What the task requires = Please write out the material below exactly as given.

Input for this task =

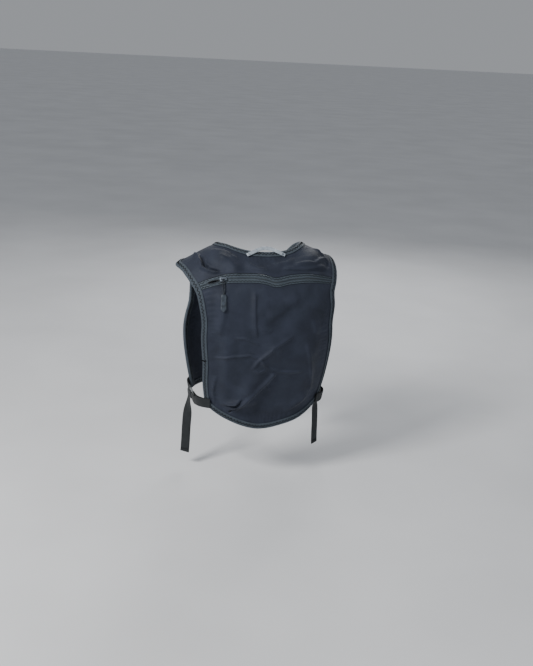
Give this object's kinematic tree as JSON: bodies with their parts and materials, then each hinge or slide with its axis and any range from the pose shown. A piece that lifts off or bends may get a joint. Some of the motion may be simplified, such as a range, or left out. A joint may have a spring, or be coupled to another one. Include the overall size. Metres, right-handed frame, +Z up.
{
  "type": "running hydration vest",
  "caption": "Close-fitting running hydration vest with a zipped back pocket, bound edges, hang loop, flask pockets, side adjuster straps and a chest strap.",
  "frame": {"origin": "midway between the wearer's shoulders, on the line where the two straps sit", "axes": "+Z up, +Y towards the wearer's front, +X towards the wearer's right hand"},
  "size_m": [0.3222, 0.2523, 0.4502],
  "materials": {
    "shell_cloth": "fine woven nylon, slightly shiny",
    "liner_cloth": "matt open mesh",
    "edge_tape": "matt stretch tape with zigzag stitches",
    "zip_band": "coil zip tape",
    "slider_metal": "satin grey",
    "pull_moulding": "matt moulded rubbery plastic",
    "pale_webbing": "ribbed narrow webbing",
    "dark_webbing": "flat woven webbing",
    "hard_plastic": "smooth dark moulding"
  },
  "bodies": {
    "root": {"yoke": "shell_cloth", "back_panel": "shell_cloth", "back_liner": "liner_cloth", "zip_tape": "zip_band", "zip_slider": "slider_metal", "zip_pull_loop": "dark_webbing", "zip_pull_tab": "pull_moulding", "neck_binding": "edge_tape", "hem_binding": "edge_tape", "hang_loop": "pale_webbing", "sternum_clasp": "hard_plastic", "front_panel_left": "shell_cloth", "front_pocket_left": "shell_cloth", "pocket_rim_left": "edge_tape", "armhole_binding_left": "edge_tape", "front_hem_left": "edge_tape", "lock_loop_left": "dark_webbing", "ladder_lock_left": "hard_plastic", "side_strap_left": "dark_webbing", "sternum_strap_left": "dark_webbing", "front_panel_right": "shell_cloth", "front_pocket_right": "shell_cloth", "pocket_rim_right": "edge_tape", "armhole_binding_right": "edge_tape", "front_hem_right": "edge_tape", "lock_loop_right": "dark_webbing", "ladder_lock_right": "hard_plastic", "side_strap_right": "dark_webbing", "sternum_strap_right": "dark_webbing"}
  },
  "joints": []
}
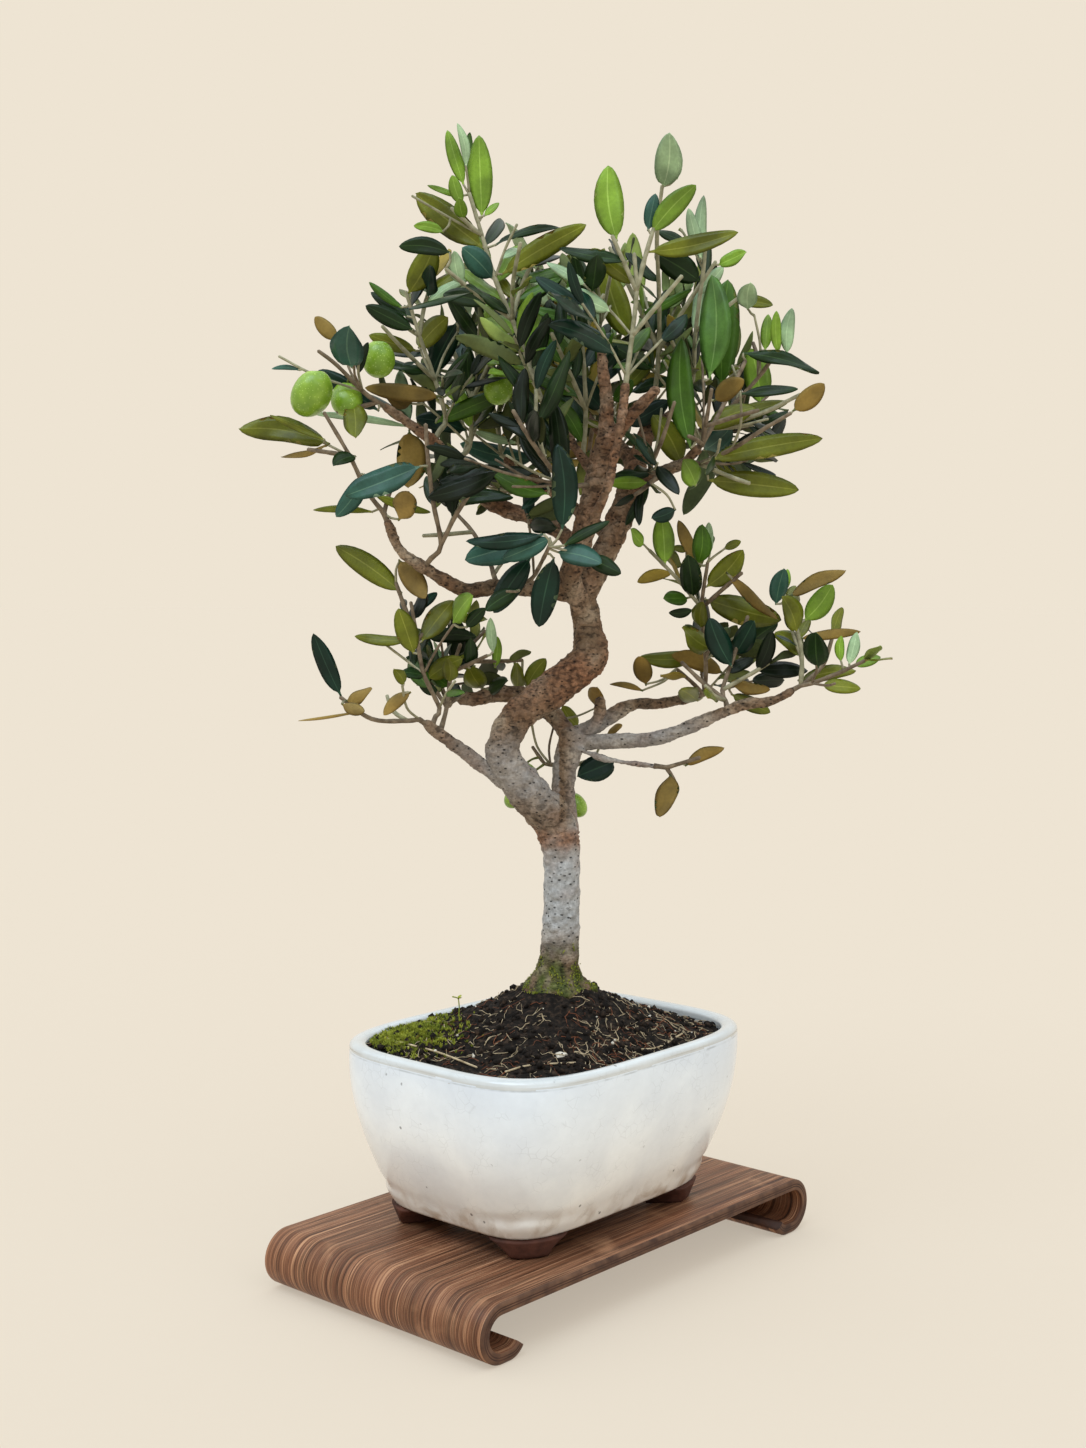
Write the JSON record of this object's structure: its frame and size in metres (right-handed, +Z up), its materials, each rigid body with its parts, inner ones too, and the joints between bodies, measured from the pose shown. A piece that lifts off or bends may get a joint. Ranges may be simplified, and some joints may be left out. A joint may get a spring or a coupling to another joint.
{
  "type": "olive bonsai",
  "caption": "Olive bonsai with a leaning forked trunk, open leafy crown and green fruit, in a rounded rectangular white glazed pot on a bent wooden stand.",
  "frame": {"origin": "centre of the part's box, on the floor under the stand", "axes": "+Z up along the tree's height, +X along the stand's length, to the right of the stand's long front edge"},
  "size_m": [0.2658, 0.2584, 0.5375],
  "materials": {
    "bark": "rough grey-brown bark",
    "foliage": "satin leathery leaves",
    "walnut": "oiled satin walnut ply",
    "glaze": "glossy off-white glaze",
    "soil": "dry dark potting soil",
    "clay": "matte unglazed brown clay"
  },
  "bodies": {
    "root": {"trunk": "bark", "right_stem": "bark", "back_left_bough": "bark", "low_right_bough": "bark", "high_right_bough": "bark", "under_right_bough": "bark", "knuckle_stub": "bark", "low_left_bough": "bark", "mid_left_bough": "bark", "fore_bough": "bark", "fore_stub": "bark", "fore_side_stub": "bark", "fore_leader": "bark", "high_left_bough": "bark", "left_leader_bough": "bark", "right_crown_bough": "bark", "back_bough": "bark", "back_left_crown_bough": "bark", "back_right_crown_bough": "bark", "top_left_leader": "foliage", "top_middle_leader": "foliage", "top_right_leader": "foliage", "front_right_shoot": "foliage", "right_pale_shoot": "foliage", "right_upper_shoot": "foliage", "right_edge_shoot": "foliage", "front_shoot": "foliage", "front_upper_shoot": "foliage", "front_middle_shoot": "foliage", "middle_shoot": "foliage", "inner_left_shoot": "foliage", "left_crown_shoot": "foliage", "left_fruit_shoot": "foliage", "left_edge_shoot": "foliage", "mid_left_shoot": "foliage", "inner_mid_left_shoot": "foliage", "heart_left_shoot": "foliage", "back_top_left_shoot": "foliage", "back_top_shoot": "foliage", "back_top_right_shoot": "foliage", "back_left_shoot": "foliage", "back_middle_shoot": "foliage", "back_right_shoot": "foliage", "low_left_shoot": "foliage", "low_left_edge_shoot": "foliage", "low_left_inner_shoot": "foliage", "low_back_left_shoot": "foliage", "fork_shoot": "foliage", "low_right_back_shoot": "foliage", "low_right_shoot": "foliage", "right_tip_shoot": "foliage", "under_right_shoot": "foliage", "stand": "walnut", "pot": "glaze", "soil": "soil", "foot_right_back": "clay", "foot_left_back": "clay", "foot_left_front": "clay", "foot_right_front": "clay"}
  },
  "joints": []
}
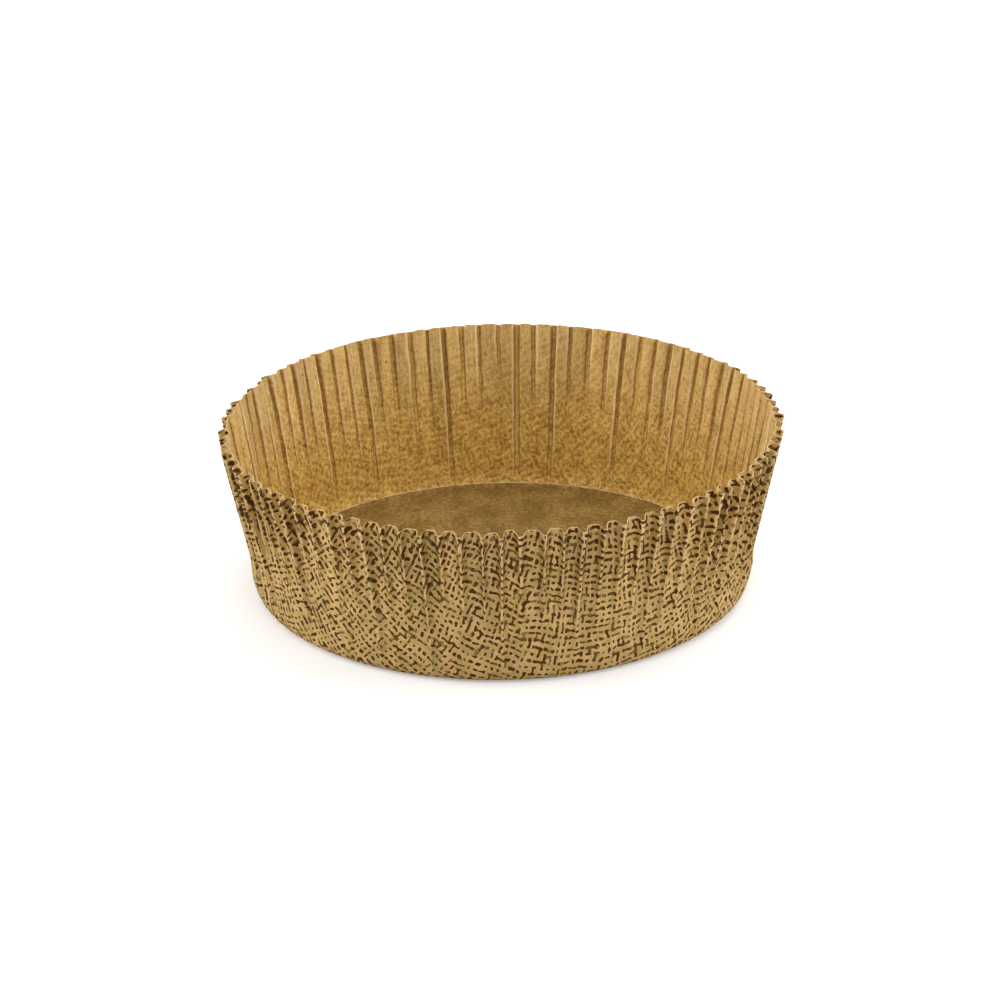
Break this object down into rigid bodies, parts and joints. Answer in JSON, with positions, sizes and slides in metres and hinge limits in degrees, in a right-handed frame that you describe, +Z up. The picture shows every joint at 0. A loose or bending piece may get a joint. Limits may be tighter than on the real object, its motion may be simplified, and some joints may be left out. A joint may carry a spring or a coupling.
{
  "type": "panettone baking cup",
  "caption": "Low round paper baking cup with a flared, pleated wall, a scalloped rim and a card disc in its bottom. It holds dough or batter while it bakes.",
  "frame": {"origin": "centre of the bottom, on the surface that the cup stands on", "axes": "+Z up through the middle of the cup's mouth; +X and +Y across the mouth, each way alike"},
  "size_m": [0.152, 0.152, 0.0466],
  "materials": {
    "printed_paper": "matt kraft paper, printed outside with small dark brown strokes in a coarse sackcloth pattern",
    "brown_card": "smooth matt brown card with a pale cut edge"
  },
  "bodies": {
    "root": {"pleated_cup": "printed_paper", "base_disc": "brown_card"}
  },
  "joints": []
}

Solution below =
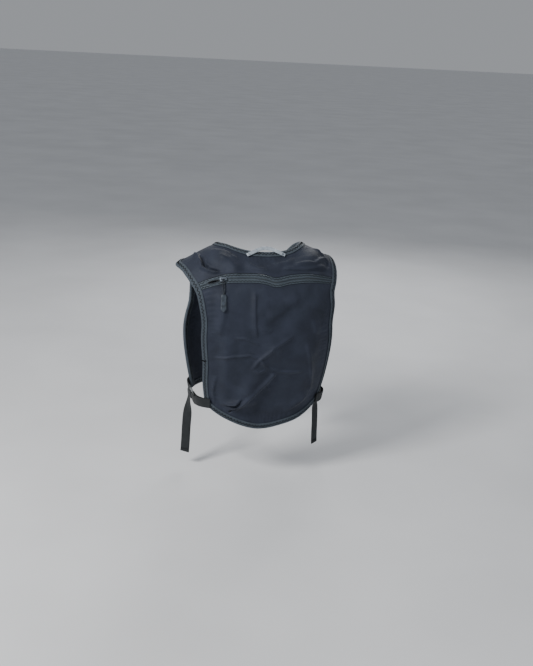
Give this object's kinematic tree as JSON: bodies with their parts and materials, then each hinge or slide with its axis and any range from the pose shown. A piece that lifts off or bends may get a joint. Some of the motion may be simplified, such as a range, or left out. A joint may have a spring, or be coupled to another one. Include the overall size. Metres, right-handed frame, +Z up.
{
  "type": "running hydration vest",
  "caption": "Close-fitting running hydration vest with a zipped back pocket, bound edges, hang loop, flask pockets, side adjuster straps and a chest strap.",
  "frame": {"origin": "midway between the wearer's shoulders, on the line where the two straps sit", "axes": "+Z up, +Y towards the wearer's front, +X towards the wearer's right hand"},
  "size_m": [0.3222, 0.2523, 0.4502],
  "materials": {
    "shell_cloth": "fine woven nylon, slightly shiny",
    "liner_cloth": "matt open mesh",
    "edge_tape": "matt stretch tape with zigzag stitches",
    "zip_band": "coil zip tape",
    "slider_metal": "satin grey",
    "pull_moulding": "matt moulded rubbery plastic",
    "pale_webbing": "ribbed narrow webbing",
    "dark_webbing": "flat woven webbing",
    "hard_plastic": "smooth dark moulding"
  },
  "bodies": {
    "root": {"yoke": "shell_cloth", "back_panel": "shell_cloth", "back_liner": "liner_cloth", "zip_tape": "zip_band", "zip_slider": "slider_metal", "zip_pull_loop": "dark_webbing", "zip_pull_tab": "pull_moulding", "neck_binding": "edge_tape", "hem_binding": "edge_tape", "hang_loop": "pale_webbing", "sternum_clasp": "hard_plastic", "front_panel_left": "shell_cloth", "front_pocket_left": "shell_cloth", "pocket_rim_left": "edge_tape", "armhole_binding_left": "edge_tape", "front_hem_left": "edge_tape", "lock_loop_left": "dark_webbing", "ladder_lock_left": "hard_plastic", "side_strap_left": "dark_webbing", "sternum_strap_left": "dark_webbing", "front_panel_right": "shell_cloth", "front_pocket_right": "shell_cloth", "pocket_rim_right": "edge_tape", "armhole_binding_right": "edge_tape", "front_hem_right": "edge_tape", "lock_loop_right": "dark_webbing", "ladder_lock_right": "hard_plastic", "side_strap_right": "dark_webbing", "sternum_strap_right": "dark_webbing"}
  },
  "joints": []
}
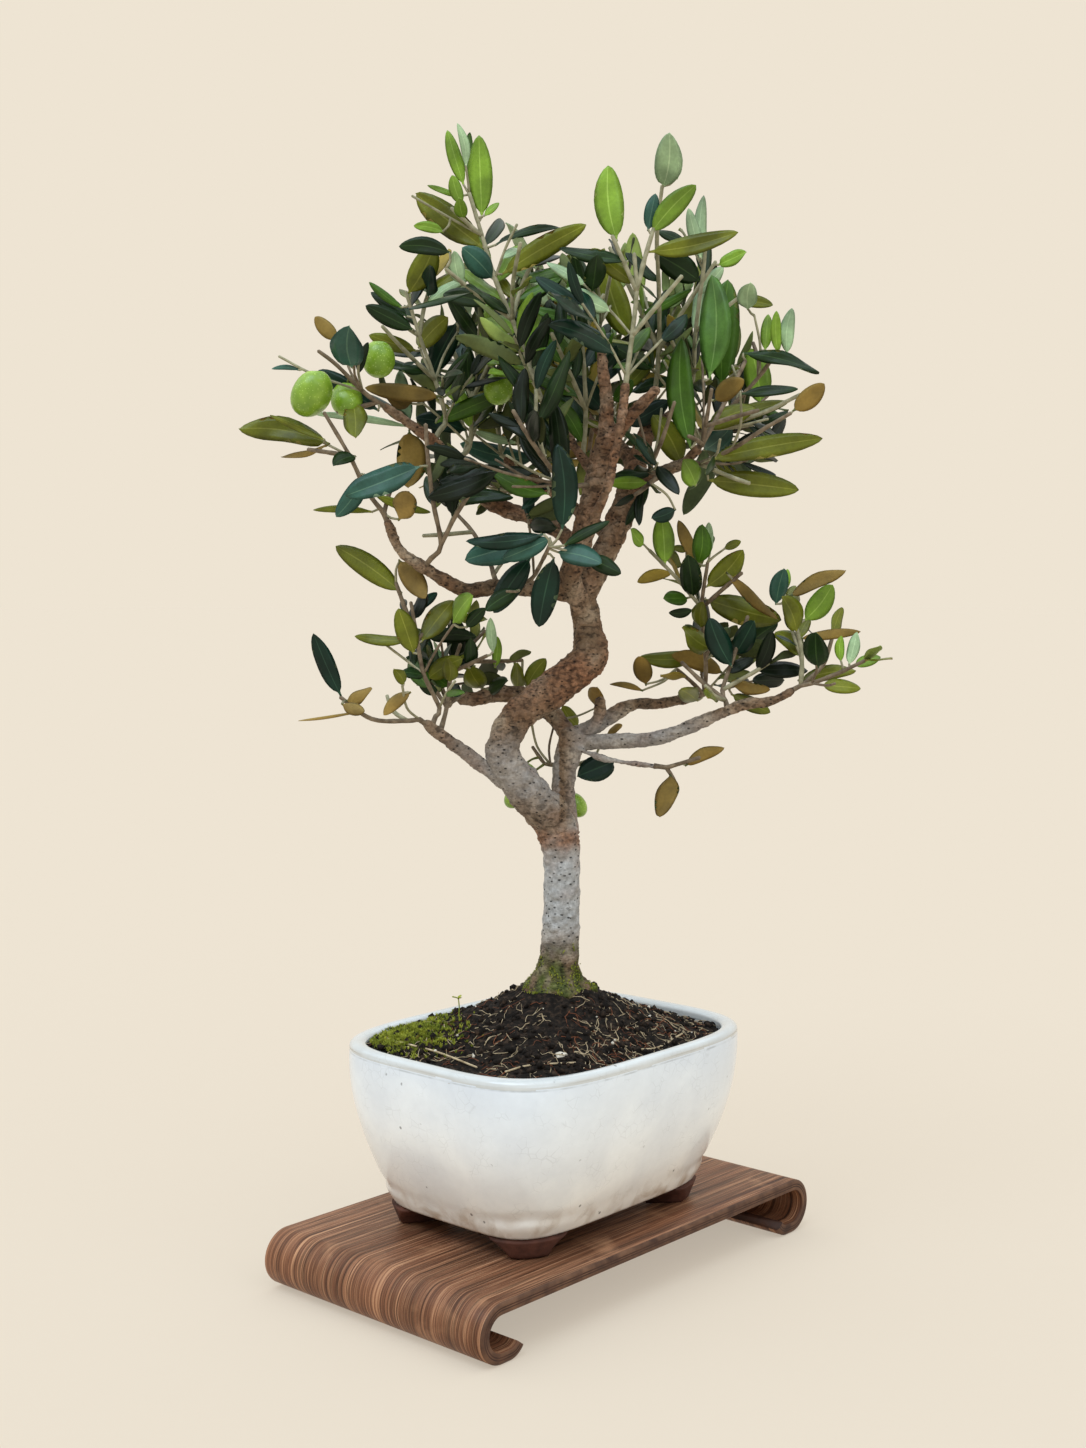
Write the JSON record of this object's structure: its frame and size in metres (right-handed, +Z up), its materials, each rigid body with its parts, inner ones too, and the joints between bodies, measured from the pose shown. A piece that lifts off or bends may get a joint. Ranges may be simplified, and some joints may be left out. A joint may get a spring or a coupling to another joint.
{
  "type": "olive bonsai",
  "caption": "Olive bonsai with a leaning forked trunk, open leafy crown and green fruit, in a rounded rectangular white glazed pot on a bent wooden stand.",
  "frame": {"origin": "centre of the part's box, on the floor under the stand", "axes": "+Z up along the tree's height, +X along the stand's length, to the right of the stand's long front edge"},
  "size_m": [0.2658, 0.2584, 0.5375],
  "materials": {
    "bark": "rough grey-brown bark",
    "foliage": "satin leathery leaves",
    "walnut": "oiled satin walnut ply",
    "glaze": "glossy off-white glaze",
    "soil": "dry dark potting soil",
    "clay": "matte unglazed brown clay"
  },
  "bodies": {
    "root": {"trunk": "bark", "right_stem": "bark", "back_left_bough": "bark", "low_right_bough": "bark", "high_right_bough": "bark", "under_right_bough": "bark", "knuckle_stub": "bark", "low_left_bough": "bark", "mid_left_bough": "bark", "fore_bough": "bark", "fore_stub": "bark", "fore_side_stub": "bark", "fore_leader": "bark", "high_left_bough": "bark", "left_leader_bough": "bark", "right_crown_bough": "bark", "back_bough": "bark", "back_left_crown_bough": "bark", "back_right_crown_bough": "bark", "top_left_leader": "foliage", "top_middle_leader": "foliage", "top_right_leader": "foliage", "front_right_shoot": "foliage", "right_pale_shoot": "foliage", "right_upper_shoot": "foliage", "right_edge_shoot": "foliage", "front_shoot": "foliage", "front_upper_shoot": "foliage", "front_middle_shoot": "foliage", "middle_shoot": "foliage", "inner_left_shoot": "foliage", "left_crown_shoot": "foliage", "left_fruit_shoot": "foliage", "left_edge_shoot": "foliage", "mid_left_shoot": "foliage", "inner_mid_left_shoot": "foliage", "heart_left_shoot": "foliage", "back_top_left_shoot": "foliage", "back_top_shoot": "foliage", "back_top_right_shoot": "foliage", "back_left_shoot": "foliage", "back_middle_shoot": "foliage", "back_right_shoot": "foliage", "low_left_shoot": "foliage", "low_left_edge_shoot": "foliage", "low_left_inner_shoot": "foliage", "low_back_left_shoot": "foliage", "fork_shoot": "foliage", "low_right_back_shoot": "foliage", "low_right_shoot": "foliage", "right_tip_shoot": "foliage", "under_right_shoot": "foliage", "stand": "walnut", "pot": "glaze", "soil": "soil", "foot_right_back": "clay", "foot_left_back": "clay", "foot_left_front": "clay", "foot_right_front": "clay"}
  },
  "joints": []
}
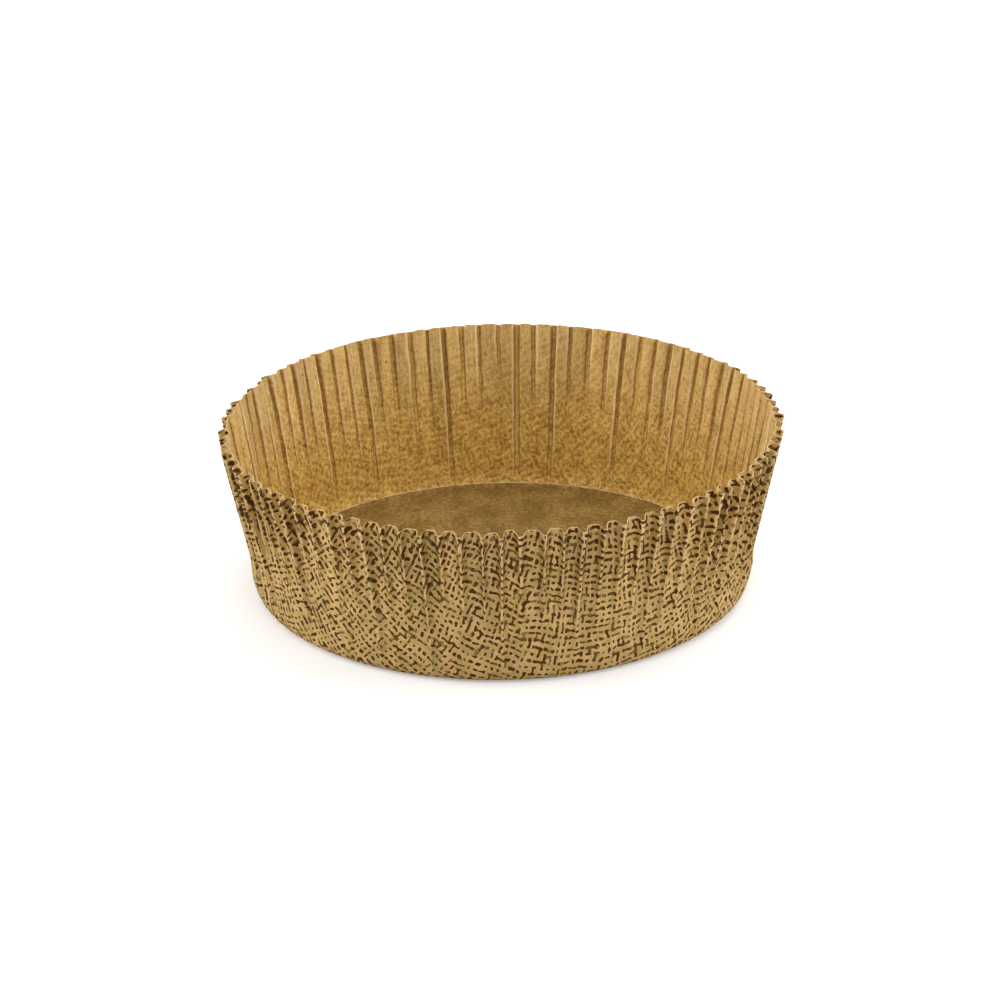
Break this object down into rigid bodies, parts and joints. Answer in JSON, with positions, sizes and slides in metres and hinge limits in degrees, in a right-handed frame that you describe, +Z up. The picture shows every joint at 0. A loose or bending piece may get a joint. Limits may be tighter than on the real object, its motion may be simplified, and some joints may be left out. A joint may carry a spring or a coupling.
{
  "type": "panettone baking cup",
  "caption": "Low round paper baking cup with a flared, pleated wall, a scalloped rim and a card disc in its bottom. It holds dough or batter while it bakes.",
  "frame": {"origin": "centre of the bottom, on the surface that the cup stands on", "axes": "+Z up through the middle of the cup's mouth; +X and +Y across the mouth, each way alike"},
  "size_m": [0.152, 0.152, 0.0466],
  "materials": {
    "printed_paper": "matt kraft paper, printed outside with small dark brown strokes in a coarse sackcloth pattern",
    "brown_card": "smooth matt brown card with a pale cut edge"
  },
  "bodies": {
    "root": {"pleated_cup": "printed_paper", "base_disc": "brown_card"}
  },
  "joints": []
}